Slime molds are independent organisms that mass together and move as a group to find new nutrition sources. Their name refers to a period in their lives where they seem to be a mass of gelatinous slime. Slime molds reproduce with spores, they are usually found in soil, lawns, and forest floors. Slime molds feed off dead plant matter. The plasmodial slime molds form a structure called a plasmodium, a mass of cytoplasm that contains many nuclei but has no cell walls or membranes to separate individual cells. The plasmodium is the feeding stage of the slime mold. It moves much like an amoeba, slowly sneaking along decaying organic material.

Acrasiomycota Acrasiomycota are cellular slime molds that are haploid blobs that live independently in much the same fashion as other slime molds until food or water becomes unavailable. Interestingly, they then leave a chemical trail that acts like a pheromone to attract other cellular slime mold cells to a central location, where they form a pseudoplasmodium. During this stage, the individual cells, by still unknown means, communicate and coordinate their movements to act as one large blob. As the pseudoplasmodium moves, it can divide and (in unfavorable conditions, such as high heat or excessive dryness) form fungi-like fruiting bodies that develop haploid spores. The haploid spores remain dormant until favorable conditions return, at which time they grow into individual haploid slime molds.

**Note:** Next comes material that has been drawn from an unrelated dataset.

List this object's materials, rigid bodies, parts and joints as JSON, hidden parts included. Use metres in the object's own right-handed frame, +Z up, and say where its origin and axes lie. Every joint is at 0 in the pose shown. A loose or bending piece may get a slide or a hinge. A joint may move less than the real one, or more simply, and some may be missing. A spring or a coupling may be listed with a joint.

Myxomycota Acellular slime molds, Myxomycota, are unique in producing structures called plasmodia, which appear to be a mass of cells, but in reality are one large cell that contains many nuclei free to float unhindered by internal membrane barriers. The plasmodium slime mold remains in this blob stage feeding on bacteria, fungi, and other organic nutrients, typically found on the floor of a deciduous forest, because of its mobility. In its blob form, it also has greater surface area to transfer materials to and from the environment. However, when food or water is scarce or the environment becomes too dry, the plasmodium transfigures into the moldlike mass and produces the characteristic fungilike fruiting bodies. The fruiting bodies create haploid spores via meiosis, which then combine to become diploid and begin growing into amoebalike blobs when conditions again become favorable.

Slime Molds Continued Although slime molds do not cause any type of diseases, they can be very alarming to find in your backyard. Slime molds often kill gardens by consuming their nutrients. Slime molds are important in labs, since they are not difficult to grow, they are inexpensive, and they are very complex.